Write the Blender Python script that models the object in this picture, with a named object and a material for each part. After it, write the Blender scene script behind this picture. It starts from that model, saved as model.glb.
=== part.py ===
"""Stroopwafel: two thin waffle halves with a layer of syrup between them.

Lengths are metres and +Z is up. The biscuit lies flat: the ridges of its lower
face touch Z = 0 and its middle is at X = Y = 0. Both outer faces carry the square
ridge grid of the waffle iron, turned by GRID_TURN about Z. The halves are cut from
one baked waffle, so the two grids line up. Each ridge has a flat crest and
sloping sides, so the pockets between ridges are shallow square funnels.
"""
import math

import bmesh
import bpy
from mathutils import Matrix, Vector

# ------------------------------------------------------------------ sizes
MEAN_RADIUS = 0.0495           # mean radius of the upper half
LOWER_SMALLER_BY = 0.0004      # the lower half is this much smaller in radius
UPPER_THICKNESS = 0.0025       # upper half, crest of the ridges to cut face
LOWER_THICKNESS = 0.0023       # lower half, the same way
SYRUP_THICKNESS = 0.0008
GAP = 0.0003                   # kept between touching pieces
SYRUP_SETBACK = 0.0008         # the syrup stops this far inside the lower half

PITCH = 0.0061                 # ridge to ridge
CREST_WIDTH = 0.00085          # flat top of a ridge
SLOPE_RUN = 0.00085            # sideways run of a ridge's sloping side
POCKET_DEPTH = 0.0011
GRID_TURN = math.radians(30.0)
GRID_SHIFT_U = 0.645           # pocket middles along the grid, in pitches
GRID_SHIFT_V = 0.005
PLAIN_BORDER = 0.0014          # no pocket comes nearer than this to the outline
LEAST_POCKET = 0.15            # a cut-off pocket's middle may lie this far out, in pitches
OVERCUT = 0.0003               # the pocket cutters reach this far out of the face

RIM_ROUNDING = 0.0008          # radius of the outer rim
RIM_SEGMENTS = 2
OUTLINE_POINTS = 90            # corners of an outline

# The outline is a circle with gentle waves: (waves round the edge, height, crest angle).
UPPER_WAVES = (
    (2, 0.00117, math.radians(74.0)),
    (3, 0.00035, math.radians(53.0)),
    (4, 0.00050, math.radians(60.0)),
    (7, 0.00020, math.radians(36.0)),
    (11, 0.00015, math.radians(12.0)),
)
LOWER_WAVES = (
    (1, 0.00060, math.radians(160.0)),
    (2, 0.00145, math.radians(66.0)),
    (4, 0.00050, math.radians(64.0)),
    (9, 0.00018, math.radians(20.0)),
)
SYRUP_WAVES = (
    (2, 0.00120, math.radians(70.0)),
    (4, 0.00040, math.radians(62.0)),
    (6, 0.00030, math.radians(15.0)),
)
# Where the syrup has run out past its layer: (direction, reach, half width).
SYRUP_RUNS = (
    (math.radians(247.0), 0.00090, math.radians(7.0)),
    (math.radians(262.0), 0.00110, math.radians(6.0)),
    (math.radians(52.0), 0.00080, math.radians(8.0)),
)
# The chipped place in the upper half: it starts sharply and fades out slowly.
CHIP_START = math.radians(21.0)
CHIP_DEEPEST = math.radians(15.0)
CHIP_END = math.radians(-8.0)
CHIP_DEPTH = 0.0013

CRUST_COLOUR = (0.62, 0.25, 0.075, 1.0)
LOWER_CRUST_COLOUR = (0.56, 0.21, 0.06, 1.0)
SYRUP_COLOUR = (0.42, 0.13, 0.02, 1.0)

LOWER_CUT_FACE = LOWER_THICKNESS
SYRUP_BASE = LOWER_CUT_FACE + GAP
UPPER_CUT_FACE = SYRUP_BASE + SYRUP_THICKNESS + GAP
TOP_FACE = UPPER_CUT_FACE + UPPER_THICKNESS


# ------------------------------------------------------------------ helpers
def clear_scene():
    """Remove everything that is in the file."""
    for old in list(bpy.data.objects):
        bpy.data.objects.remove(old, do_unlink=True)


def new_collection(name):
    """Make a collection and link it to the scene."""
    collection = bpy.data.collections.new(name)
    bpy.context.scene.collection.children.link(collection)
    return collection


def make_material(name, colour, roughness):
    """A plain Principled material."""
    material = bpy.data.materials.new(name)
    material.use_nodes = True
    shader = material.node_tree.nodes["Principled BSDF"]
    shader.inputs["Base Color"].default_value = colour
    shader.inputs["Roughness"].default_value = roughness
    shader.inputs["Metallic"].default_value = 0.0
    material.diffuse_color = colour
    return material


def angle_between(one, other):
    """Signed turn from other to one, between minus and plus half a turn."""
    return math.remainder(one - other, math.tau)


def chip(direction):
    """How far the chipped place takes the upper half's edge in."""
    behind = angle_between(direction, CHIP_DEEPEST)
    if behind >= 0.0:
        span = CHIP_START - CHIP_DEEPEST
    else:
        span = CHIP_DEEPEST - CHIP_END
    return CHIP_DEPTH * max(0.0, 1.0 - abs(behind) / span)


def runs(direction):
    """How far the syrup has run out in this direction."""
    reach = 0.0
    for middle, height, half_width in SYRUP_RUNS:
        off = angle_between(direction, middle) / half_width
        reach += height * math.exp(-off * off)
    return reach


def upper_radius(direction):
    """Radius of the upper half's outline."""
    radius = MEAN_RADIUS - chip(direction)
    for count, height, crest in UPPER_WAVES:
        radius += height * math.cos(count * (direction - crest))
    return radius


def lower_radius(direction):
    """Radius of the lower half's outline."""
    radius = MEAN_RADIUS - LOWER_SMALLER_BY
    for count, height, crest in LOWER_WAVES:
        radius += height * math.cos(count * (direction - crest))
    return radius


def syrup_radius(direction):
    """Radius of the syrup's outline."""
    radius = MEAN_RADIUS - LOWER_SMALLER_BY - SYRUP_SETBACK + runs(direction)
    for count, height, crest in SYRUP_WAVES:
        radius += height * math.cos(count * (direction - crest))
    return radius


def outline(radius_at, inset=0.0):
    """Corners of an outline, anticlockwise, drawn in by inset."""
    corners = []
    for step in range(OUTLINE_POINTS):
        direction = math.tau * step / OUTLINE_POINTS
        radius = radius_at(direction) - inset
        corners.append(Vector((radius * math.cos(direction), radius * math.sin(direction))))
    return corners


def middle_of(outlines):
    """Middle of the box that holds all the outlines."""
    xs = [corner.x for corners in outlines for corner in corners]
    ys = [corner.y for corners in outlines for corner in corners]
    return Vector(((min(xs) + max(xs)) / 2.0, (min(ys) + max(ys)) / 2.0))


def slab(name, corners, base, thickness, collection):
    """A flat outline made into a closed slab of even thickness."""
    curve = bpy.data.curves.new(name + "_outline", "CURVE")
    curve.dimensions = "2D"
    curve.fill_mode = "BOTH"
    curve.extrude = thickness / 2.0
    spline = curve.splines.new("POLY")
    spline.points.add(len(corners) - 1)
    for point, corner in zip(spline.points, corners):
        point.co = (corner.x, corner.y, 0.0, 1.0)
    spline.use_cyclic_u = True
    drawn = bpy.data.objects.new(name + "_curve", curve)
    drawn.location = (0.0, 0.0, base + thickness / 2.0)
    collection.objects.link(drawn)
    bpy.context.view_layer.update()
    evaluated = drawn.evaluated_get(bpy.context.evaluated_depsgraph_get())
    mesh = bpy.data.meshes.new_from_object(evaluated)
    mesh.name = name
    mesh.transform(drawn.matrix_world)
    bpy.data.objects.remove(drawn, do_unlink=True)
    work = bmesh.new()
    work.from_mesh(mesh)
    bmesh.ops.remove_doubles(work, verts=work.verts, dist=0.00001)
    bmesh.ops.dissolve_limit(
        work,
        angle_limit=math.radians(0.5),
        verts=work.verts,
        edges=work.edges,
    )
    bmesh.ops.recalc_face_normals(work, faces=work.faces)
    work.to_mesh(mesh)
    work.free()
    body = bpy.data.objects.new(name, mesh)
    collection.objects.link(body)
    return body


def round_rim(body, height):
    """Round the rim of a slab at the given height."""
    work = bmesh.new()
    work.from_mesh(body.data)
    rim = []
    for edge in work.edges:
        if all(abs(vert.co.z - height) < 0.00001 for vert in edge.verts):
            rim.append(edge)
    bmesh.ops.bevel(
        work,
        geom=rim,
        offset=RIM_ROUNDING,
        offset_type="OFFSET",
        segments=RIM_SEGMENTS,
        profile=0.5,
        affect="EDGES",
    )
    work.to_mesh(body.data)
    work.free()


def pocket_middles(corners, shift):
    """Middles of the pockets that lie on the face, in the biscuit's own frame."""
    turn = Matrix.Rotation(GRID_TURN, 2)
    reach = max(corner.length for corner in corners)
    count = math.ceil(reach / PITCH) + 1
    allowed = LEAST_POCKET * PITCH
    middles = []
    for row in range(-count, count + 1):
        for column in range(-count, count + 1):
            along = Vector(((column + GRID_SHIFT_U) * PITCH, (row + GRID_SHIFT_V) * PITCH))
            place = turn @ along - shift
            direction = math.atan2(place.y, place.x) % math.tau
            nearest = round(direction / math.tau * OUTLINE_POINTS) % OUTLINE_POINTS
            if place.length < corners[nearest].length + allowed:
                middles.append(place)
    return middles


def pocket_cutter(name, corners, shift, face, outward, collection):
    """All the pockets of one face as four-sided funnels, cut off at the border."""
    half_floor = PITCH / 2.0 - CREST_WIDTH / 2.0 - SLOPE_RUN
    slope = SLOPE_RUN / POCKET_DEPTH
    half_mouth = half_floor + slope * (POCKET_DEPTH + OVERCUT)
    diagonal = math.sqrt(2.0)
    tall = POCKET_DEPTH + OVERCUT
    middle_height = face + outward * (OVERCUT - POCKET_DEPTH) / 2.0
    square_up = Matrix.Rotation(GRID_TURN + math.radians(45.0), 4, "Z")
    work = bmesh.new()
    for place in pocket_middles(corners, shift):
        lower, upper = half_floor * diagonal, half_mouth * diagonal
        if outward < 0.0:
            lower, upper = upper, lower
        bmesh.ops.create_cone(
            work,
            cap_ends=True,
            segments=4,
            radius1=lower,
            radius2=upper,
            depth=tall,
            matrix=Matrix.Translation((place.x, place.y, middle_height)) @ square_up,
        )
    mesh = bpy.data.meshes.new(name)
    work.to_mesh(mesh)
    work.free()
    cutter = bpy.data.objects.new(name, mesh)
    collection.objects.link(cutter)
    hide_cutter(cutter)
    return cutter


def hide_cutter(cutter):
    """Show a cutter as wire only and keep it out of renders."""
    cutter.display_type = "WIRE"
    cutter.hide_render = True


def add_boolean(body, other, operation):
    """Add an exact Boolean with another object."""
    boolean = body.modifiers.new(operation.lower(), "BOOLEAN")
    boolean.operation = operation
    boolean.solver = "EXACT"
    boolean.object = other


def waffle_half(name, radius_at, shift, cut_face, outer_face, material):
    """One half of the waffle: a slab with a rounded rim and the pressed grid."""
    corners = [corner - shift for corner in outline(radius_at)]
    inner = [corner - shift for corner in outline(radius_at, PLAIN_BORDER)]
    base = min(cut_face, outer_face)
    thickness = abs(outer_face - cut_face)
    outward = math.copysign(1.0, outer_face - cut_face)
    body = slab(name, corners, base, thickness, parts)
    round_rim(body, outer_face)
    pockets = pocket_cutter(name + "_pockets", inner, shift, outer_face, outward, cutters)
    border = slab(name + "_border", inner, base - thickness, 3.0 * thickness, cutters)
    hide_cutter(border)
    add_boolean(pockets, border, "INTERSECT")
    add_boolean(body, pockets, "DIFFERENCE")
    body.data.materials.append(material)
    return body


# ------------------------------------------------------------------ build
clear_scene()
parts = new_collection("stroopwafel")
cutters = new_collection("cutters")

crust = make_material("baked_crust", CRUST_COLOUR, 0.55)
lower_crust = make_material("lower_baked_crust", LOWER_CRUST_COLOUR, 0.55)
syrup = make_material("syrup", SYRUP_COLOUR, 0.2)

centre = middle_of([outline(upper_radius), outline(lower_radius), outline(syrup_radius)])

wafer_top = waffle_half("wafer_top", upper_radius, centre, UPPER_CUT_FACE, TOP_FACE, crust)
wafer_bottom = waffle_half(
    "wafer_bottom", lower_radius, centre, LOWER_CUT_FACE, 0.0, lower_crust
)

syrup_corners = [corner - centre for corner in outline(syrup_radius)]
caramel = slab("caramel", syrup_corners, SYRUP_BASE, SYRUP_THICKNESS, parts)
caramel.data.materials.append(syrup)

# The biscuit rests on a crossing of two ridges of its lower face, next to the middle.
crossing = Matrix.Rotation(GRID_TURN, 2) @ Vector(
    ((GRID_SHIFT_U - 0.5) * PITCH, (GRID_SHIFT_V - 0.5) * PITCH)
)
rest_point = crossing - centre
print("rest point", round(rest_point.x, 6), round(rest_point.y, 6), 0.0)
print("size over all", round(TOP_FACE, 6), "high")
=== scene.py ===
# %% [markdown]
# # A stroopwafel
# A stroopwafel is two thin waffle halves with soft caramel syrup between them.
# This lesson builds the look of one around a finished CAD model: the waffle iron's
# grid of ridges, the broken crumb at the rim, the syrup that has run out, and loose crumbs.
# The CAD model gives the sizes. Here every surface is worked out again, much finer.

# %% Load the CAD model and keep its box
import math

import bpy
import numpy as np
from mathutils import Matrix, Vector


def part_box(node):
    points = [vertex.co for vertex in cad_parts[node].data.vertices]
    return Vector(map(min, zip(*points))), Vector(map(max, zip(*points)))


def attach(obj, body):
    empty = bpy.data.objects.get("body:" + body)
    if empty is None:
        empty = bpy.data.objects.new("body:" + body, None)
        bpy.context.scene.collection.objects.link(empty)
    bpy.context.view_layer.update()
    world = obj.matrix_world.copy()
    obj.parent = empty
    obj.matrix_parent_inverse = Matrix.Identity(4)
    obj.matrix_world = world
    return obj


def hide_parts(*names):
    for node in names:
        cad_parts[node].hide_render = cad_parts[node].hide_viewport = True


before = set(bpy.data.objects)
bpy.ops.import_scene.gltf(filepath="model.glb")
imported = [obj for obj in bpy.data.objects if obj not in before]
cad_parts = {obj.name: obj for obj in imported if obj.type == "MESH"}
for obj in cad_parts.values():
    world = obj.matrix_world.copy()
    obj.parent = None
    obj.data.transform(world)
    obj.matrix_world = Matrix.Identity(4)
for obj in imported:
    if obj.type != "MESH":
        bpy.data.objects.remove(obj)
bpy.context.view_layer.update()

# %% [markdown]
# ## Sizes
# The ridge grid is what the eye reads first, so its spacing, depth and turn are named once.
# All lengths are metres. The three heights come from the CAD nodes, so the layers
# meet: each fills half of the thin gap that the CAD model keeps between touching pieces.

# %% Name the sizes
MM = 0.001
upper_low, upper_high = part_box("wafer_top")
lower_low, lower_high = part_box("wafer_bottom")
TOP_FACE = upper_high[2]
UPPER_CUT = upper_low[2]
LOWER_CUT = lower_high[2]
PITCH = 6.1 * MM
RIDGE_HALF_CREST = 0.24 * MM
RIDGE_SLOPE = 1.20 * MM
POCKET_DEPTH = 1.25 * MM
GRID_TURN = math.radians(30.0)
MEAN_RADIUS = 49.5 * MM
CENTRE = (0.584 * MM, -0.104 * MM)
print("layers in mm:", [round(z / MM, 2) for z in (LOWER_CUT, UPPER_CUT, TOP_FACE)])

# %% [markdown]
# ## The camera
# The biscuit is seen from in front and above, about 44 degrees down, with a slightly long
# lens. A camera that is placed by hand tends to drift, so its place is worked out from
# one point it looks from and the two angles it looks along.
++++
• _Exercise directions_
Look back at the data above. Transcribe exactly the lines starting at the line that contains "# The biscuit rests" and ending at the line that contains "before = set(bpy.data.objects)".

• _The output_
# The biscuit rests on a crossing of two ridges of its lower face, next to the middle.
crossing = Matrix.Rotation(GRID_TURN, 2) @ Vector(
    ((GRID_SHIFT_U - 0.5) * PITCH, (GRID_SHIFT_V - 0.5) * PITCH)
)
rest_point = crossing - centre
print("rest point", round(rest_point.x, 6), round(rest_point.y, 6), 0.0)
print("size over all", round(TOP_FACE, 6), "high")
=== scene.py ===
# %% [markdown]
# # A stroopwafel
# A stroopwafel is two thin waffle halves with soft caramel syrup between them.
# This lesson builds the look of one around a finished CAD model: the waffle iron's
# grid of ridges, the broken crumb at the rim, the syrup that has run out, and loose crumbs.
# The CAD model gives the sizes. Here every surface is worked out again, much finer.

# %% Load the CAD model and keep its box
import math

import bpy
import numpy as np
from mathutils import Matrix, Vector


def part_box(node):
    points = [vertex.co for vertex in cad_parts[node].data.vertices]
    return Vector(map(min, zip(*points))), Vector(map(max, zip(*points)))


def attach(obj, body):
    empty = bpy.data.objects.get("body:" + body)
    if empty is None:
        empty = bpy.data.objects.new("body:" + body, None)
        bpy.context.scene.collection.objects.link(empty)
    bpy.context.view_layer.update()
    world = obj.matrix_world.copy()
    obj.parent = empty
    obj.matrix_parent_inverse = Matrix.Identity(4)
    obj.matrix_world = world
    return obj


def hide_parts(*names):
    for node in names:
        cad_parts[node].hide_render = cad_parts[node].hide_viewport = True


before = set(bpy.data.objects)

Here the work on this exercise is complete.